*What to work on*
Copy the data word for word, keeping every line.

*Records supplied*
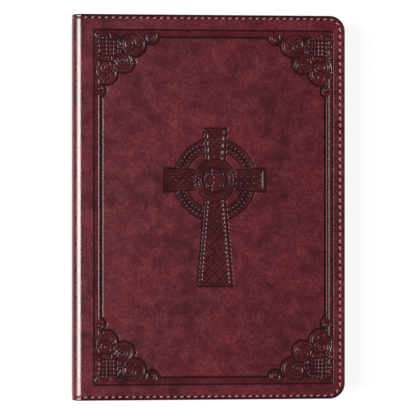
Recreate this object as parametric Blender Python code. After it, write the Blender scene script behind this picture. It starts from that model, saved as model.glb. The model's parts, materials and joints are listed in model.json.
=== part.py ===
"""A leather-bound prayer book, closed and lying on its back cover.

Frame: +X runs from the spine to the fore edge, +Y from the tail to the head of the pages, and +Z from the
back cover up to the front cover. The origin is the centre of the underside of the closed book. Metres.

The case is a chain of back cover, spine and front cover, joined by two strips of bare leather. The pages
are twelve folded sections. As the book opens at its middle, the spine swings down flat on the table, the
front half follows it, and each section slides towards the gutter, so that the pages fan out over the spine.
"""

import math

import bmesh
import bpy
from mathutils import Vector

# Driving dimensions of the closed book.
WIDTH = 0.140
HEIGHT = 0.197
THICKNESS = 0.028
JOINT_RADIUS = 0.0045
CORNER_RADIUS = 0.0080

# Layers of a cover, and the glue line or air between any two pieces.
LEATHER = 0.0009
BOARD = 0.0011
PAPER = 0.0003
GAP = 0.0002
COVER = LEATHER + GAP + BOARD + GAP + PAPER
TURN_IN = 0.0045
SPINE_CARD = 0.0007
LINING = 0.0002
SPINE_LINING_FROM_FACE = 0.0055

# The pages are smaller than the covers by these margins.
HEAD_SQUARE = 0.0032
FORE_SQUARE = 0.0038
PAGE_CORNER_RADIUS = 0.005
SECTION_COUNT = 12
BACK_ROUNDING = 0.0014

# The sewn seam round each cover.
THREAD = 0.0004
SEAM_WIDTH = 0.0010
SEAM_DEPTH = 0.00065
SEAM_FROM_HEAD = 0.0018
SEAM_FROM_FORE_EDGE = 0.0025

# The tooled decoration of the front cover: a frame, and a ringed cross in the middle.
FRAME_LEFT, FRAME_RIGHT = -0.0588, 0.0635
FRAME_HEIGHT = 0.1810
FRAME_BAND = 0.0036
TOOLED_LINE = 0.0009
TOOLED_DEPTH = 0.00030
CROSS_X, CROSS_Y = 0.0030, 0.0140
CROSS_ARM = 0.0260
CROSS_TOP = 0.0264
CROSS_FOOT = 0.0544
CROSS_BAR = 0.0122
CROSS_FOOT_WIDTH = 0.0180
CROSS_RING, CROSS_RING_INNER = 0.0211, 0.0151

SPINE_X = -WIDTH / 2
FORE_X = WIDTH / 2
LEATHER_START_X = SPINE_X + JOINT_RADIUS + GAP / 2
BOARD_START_X = SPINE_X + JOINT_RADIUS + 0.0007
PAGE_X = SPINE_X + 0.0033
PAGE_FORE_X = FORE_X - FORE_SQUARE
PAGE_TOP_Y = HEIGHT / 2 - HEAD_SQUARE
ARC_STEPS = 6
BEAD_RADIUS = 0.0009

# The axes of the three hinges run along Y: back cover to spine, spine to pages, and pages to front cover.
# The first two stand in from the outside so far that a joint's leather just lies flat when it is open.
JOINT_LENGTH = math.pi / 2 * (JOINT_RADIUS - LEATHER / 2)
SPINE_HINGE_Z = JOINT_RADIUS - JOINT_LENGTH / 2
SPINE_HINGE_X = SPINE_X + SPINE_HINGE_Z
PAGES_HINGE_X, PAGES_HINGE_Z = SPINE_HINGE_X, THICKNESS - SPINE_HINGE_Z
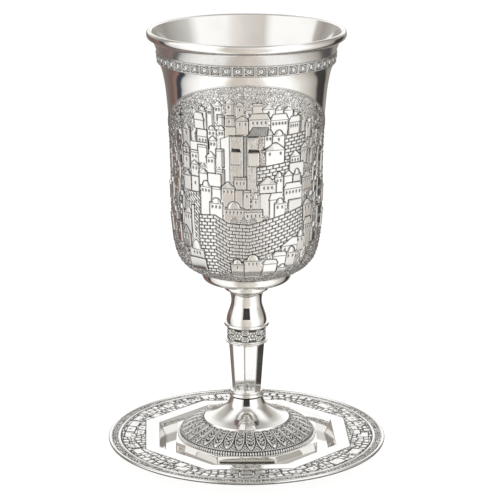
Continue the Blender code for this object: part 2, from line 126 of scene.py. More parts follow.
# Each house: its roof (d dome, p pointed, h hipped, s slanting, f flat, b bare slab, t tree), its left and right
# angle, the height of its foot, eaves and top, then how many windows it has, and the share of its front that turns
# away to the right (or, when negative, to the left), where these aren't 0.
HILL = (
    ("f", -0.5, 4.0, 172, 177.2, 178.6, 1), ("f", 4.3, 11.3, 174, 179.4, 180.5),
    ("p", 11.4, 19.1, 173, 177.8, 180.0, 1), ("d", 20.1, 25.9, 174, 177.2, 179.1),
    ("p", 26.6, 33.9, 172, 176.7, 178.4), ("f", 34.7, 37.9, 172, 175.6, 176.4),
    ("p", -7.5, -1.7, 173, 179.4, 181.2, 1), ("p", -14.0, -8.4, 172, 180.6, 182.8, 1, 0.3),
    ("p", -22.5, -17.2, 172, 179.3, 181.6, 2), ("p", -28.2, -23.0, 167, 177.5, 179.4, 2, 0.3),
    ("d", -34.6, -29.0, 166, 176.2, 178.2, 1), ("d", 37.5, 44.5, 168, 172.6, 174.4),
    ("h", -40.8, -31.3, 165, 171.7, 174.8, 0, -0.2), ("f", -20.2, -14.9, 168, 174.0, 174.8, 0, 0.4),
    ("f", -15.0, -7.6, 168, 173.6, 174.6, 1, 0.2), ("p", -7.1, 1.9, 166, 172.5, 174.6, 2),
    ("h", 1.8, 15.9, 166, 173.2, 175.6, 4), ("h", 17.1, 29.8, 163, 172.4, 175.0, 5),
    ("h", 31.0, 45.9, 164, 170.6, 173.2, 4, 0.42), ("d", 46.9, 53.8, 162, 169.2, 171.2, 1, 0.3),
    ("p", -52.0, -44.5, 158, 166.2, 168.8, 1), ("h", -42.8, -27.6, 158, 163.9, 167.0, 3, -0.4),
    ("d", -28.2, -21.8, 162, 167.6, 169.2, 2), ("p", -20.5, -15.5, 158, 167.9, 169.8, 2),
    ("b", -15.2, -7.4, 160, 168.6, 169.4), ("p", 12.8, 18.7, 158, 165.4, 168.6, 2),
    ("d", 18.7, 28.0, 157, 164.8, 167.4, 1),
)
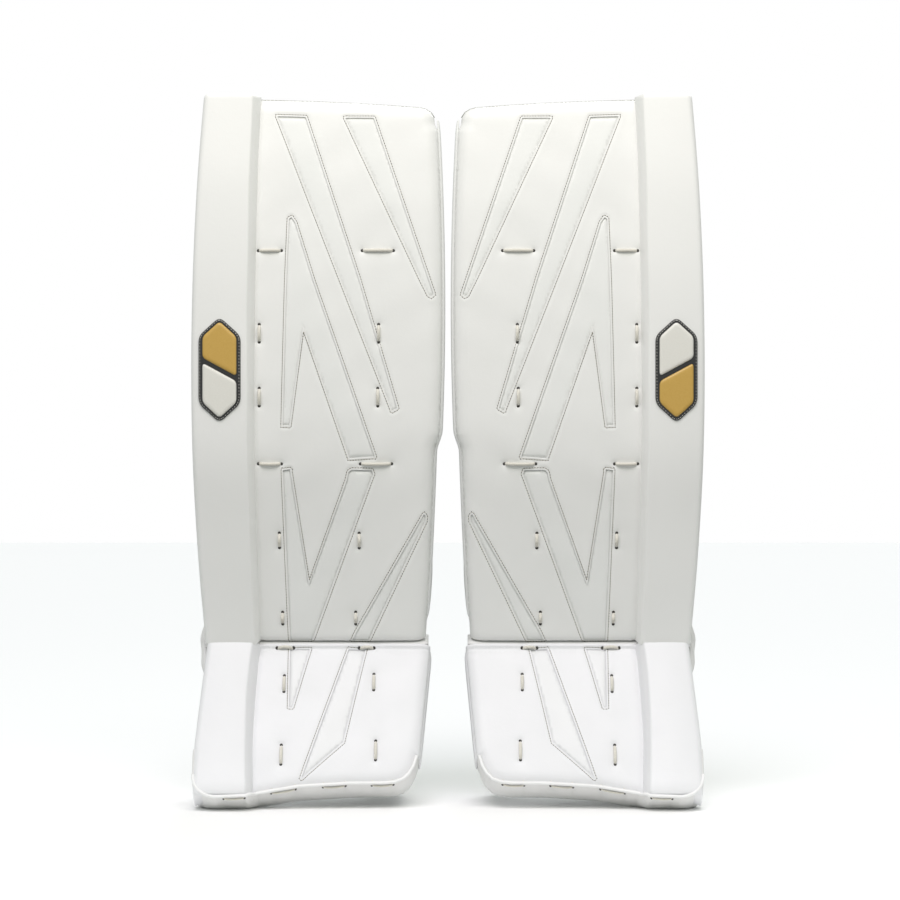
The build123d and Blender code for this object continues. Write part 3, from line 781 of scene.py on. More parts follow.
def woven_cord(name, colour, shade, scale):
    """Braided cord: crossed strands in relief, with painted shade that makes it a little darker between them.
    """
    material, tree, shader = bsdf(name, colour, 0.62, Sheen_Weight=0.3, Sheen_Roughness=0.4)
    both = tree.nodes.new("ShaderNodeMath")
    both.operation = "MAXIMUM"
    for i, turn in enumerate((0.7, -0.7)):
        spin = texture(tree, "ShaderNodeMapping", Rotation=(turn, turn, turn))
        strands = tree.nodes.new("ShaderNodeTexWave")
        set_inputs(strands, {"Scale": scale, "Distortion": 0.8})
        tree.links.new(spin.outputs["Vector"], strands.inputs["Vector"])
        tree.links.new(strands.outputs["Fac"], both.inputs[i])
    # Painted shade: the colour darkens where the strands' relief is low.
    tree.links.new(between(tree, both.outputs[0], shade, colour), shader.inputs["Base Color"])
    tree.links.new(relief(tree, both.outputs[0], 0.5, 0.0004).outputs["Normal"], shader.inputs["Normal"])
    return material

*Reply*
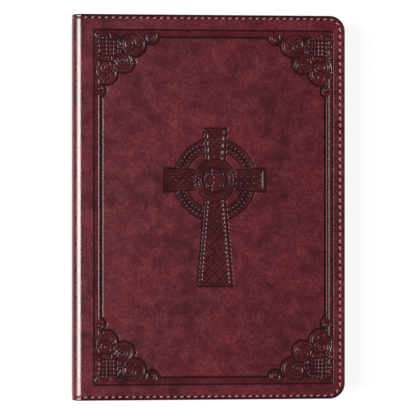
Recreate this object as parametric Blender Python code. After it, write the Blender scene script behind this picture. It starts from that model, saved as model.glb. The model's parts, materials and joints are listed in model.json.
=== part.py ===
"""A leather-bound prayer book, closed and lying on its back cover.

Frame: +X runs from the spine to the fore edge, +Y from the tail to the head of the pages, and +Z from the
back cover up to the front cover. The origin is the centre of the underside of the closed book. Metres.

The case is a chain of back cover, spine and front cover, joined by two strips of bare leather. The pages
are twelve folded sections. As the book opens at its middle, the spine swings down flat on the table, the
front half follows it, and each section slides towards the gutter, so that the pages fan out over the spine.
"""

import math

import bmesh
import bpy
from mathutils import Vector

# Driving dimensions of the closed book.
WIDTH = 0.140
HEIGHT = 0.197
THICKNESS = 0.028
JOINT_RADIUS = 0.0045
CORNER_RADIUS = 0.0080

# Layers of a cover, and the glue line or air between any two pieces.
LEATHER = 0.0009
BOARD = 0.0011
PAPER = 0.0003
GAP = 0.0002
COVER = LEATHER + GAP + BOARD + GAP + PAPER
TURN_IN = 0.0045
SPINE_CARD = 0.0007
LINING = 0.0002
SPINE_LINING_FROM_FACE = 0.0055

# The pages are smaller than the covers by these margins.
HEAD_SQUARE = 0.0032
FORE_SQUARE = 0.0038
PAGE_CORNER_RADIUS = 0.005
SECTION_COUNT = 12
BACK_ROUNDING = 0.0014

# The sewn seam round each cover.
THREAD = 0.0004
SEAM_WIDTH = 0.0010
SEAM_DEPTH = 0.00065
SEAM_FROM_HEAD = 0.0018
SEAM_FROM_FORE_EDGE = 0.0025

# The tooled decoration of the front cover: a frame, and a ringed cross in the middle.
FRAME_LEFT, FRAME_RIGHT = -0.0588, 0.0635
FRAME_HEIGHT = 0.1810
FRAME_BAND = 0.0036
TOOLED_LINE = 0.0009
TOOLED_DEPTH = 0.00030
CROSS_X, CROSS_Y = 0.0030, 0.0140
CROSS_ARM = 0.0260
CROSS_TOP = 0.0264
CROSS_FOOT = 0.0544
CROSS_BAR = 0.0122
CROSS_FOOT_WIDTH = 0.0180
CROSS_RING, CROSS_RING_INNER = 0.0211, 0.0151

SPINE_X = -WIDTH / 2
FORE_X = WIDTH / 2
LEATHER_START_X = SPINE_X + JOINT_RADIUS + GAP / 2
BOARD_START_X = SPINE_X + JOINT_RADIUS + 0.0007
PAGE_X = SPINE_X + 0.0033
PAGE_FORE_X = FORE_X - FORE_SQUARE
PAGE_TOP_Y = HEIGHT / 2 - HEAD_SQUARE
ARC_STEPS = 6
BEAD_RADIUS = 0.0009

# The axes of the three hinges run along Y: back cover to spine, spine to pages, and pages to front cover.
# The first two stand in from the outside so far that a joint's leather just lies flat when it is open.
JOINT_LENGTH = math.pi / 2 * (JOINT_RADIUS - LEATHER / 2)
SPINE_HINGE_Z = JOINT_RADIUS - JOINT_LENGTH / 2
SPINE_HINGE_X = SPINE_X + SPINE_HINGE_Z
PAGES_HINGE_X, PAGES_HINGE_Z = SPINE_HINGE_X, THICKNESS - SPINE_HINGE_Z
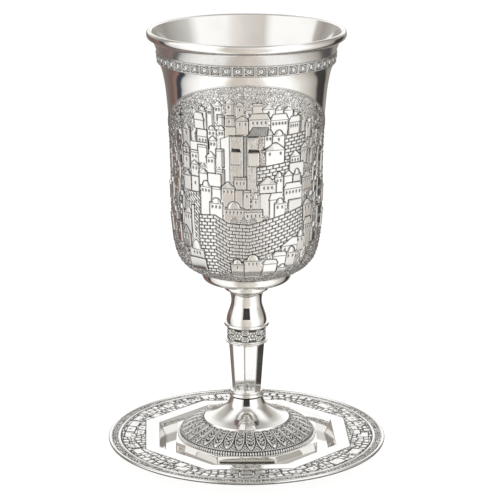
Continue the Blender code for this object: part 2, from line 126 of scene.py. More parts follow.
# Each house: its roof (d dome, p pointed, h hipped, s slanting, f flat, b bare slab, t tree), its left and right
# angle, the height of its foot, eaves and top, then how many windows it has, and the share of its front that turns
# away to the right (or, when negative, to the left), where these aren't 0.
HILL = (
    ("f", -0.5, 4.0, 172, 177.2, 178.6, 1), ("f", 4.3, 11.3, 174, 179.4, 180.5),
    ("p", 11.4, 19.1, 173, 177.8, 180.0, 1), ("d", 20.1, 25.9, 174, 177.2, 179.1),
    ("p", 26.6, 33.9, 172, 176.7, 178.4), ("f", 34.7, 37.9, 172, 175.6, 176.4),
    ("p", -7.5, -1.7, 173, 179.4, 181.2, 1), ("p", -14.0, -8.4, 172, 180.6, 182.8, 1, 0.3),
    ("p", -22.5, -17.2, 172, 179.3, 181.6, 2), ("p", -28.2, -23.0, 167, 177.5, 179.4, 2, 0.3),
    ("d", -34.6, -29.0, 166, 176.2, 178.2, 1), ("d", 37.5, 44.5, 168, 172.6, 174.4),
    ("h", -40.8, -31.3, 165, 171.7, 174.8, 0, -0.2), ("f", -20.2, -14.9, 168, 174.0, 174.8, 0, 0.4),
    ("f", -15.0, -7.6, 168, 173.6, 174.6, 1, 0.2), ("p", -7.1, 1.9, 166, 172.5, 174.6, 2),
    ("h", 1.8, 15.9, 166, 173.2, 175.6, 4), ("h", 17.1, 29.8, 163, 172.4, 175.0, 5),
    ("h", 31.0, 45.9, 164, 170.6, 173.2, 4, 0.42), ("d", 46.9, 53.8, 162, 169.2, 171.2, 1, 0.3),
    ("p", -52.0, -44.5, 158, 166.2, 168.8, 1), ("h", -42.8, -27.6, 158, 163.9, 167.0, 3, -0.4),
    ("d", -28.2, -21.8, 162, 167.6, 169.2, 2), ("p", -20.5, -15.5, 158, 167.9, 169.8, 2),
    ("b", -15.2, -7.4, 160, 168.6, 169.4), ("p", 12.8, 18.7, 158, 165.4, 168.6, 2),
    ("d", 18.7, 28.0, 157, 164.8, 167.4, 1),
)
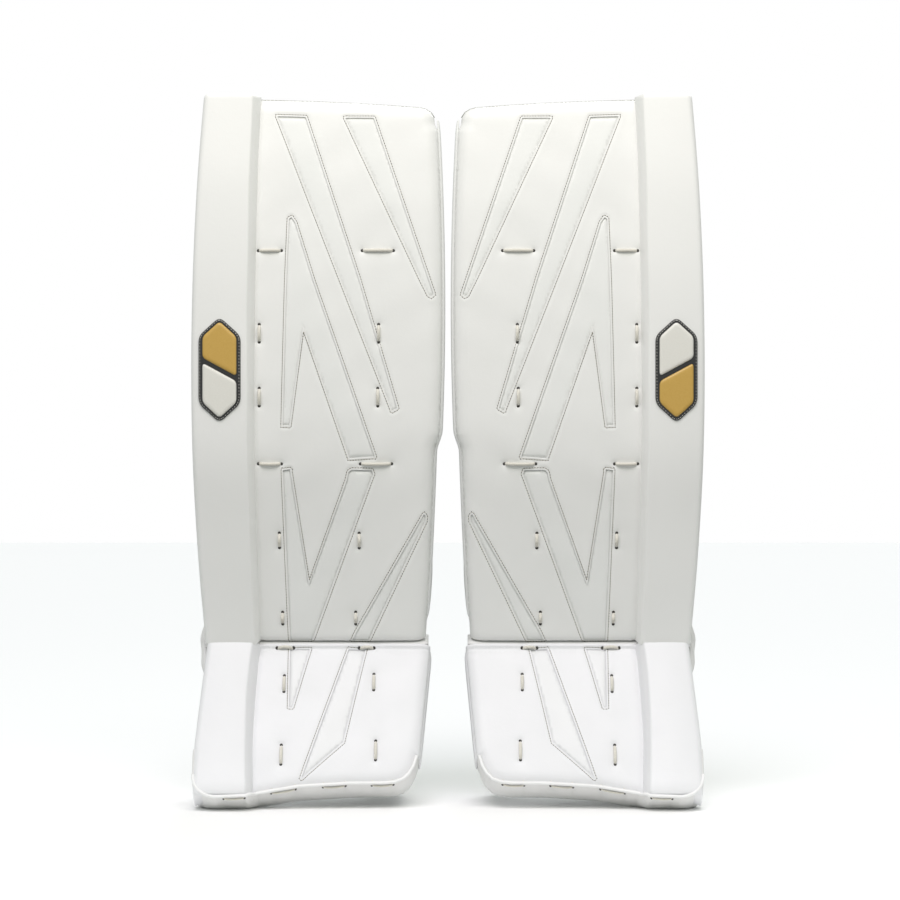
The build123d and Blender code for this object continues. Write part 3, from line 781 of scene.py on. More parts follow.
def woven_cord(name, colour, shade, scale):
    """Braided cord: crossed strands in relief, with painted shade that makes it a little darker between them.
    """
    material, tree, shader = bsdf(name, colour, 0.62, Sheen_Weight=0.3, Sheen_Roughness=0.4)
    both = tree.nodes.new("ShaderNodeMath")
    both.operation = "MAXIMUM"
    for i, turn in enumerate((0.7, -0.7)):
        spin = texture(tree, "ShaderNodeMapping", Rotation=(turn, turn, turn))
        strands = tree.nodes.new("ShaderNodeTexWave")
        set_inputs(strands, {"Scale": scale, "Distortion": 0.8})
        tree.links.new(spin.outputs["Vector"], strands.inputs["Vector"])
        tree.links.new(strands.outputs["Fac"], both.inputs[i])
    # Painted shade: the colour darkens where the strands' relief is low.
    tree.links.new(between(tree, both.outputs[0], shade, colour), shader.inputs["Base Color"])
    tree.links.new(relief(tree, both.outputs[0], 0.5, 0.0004).outputs["Normal"], shader.inputs["Normal"])
    return material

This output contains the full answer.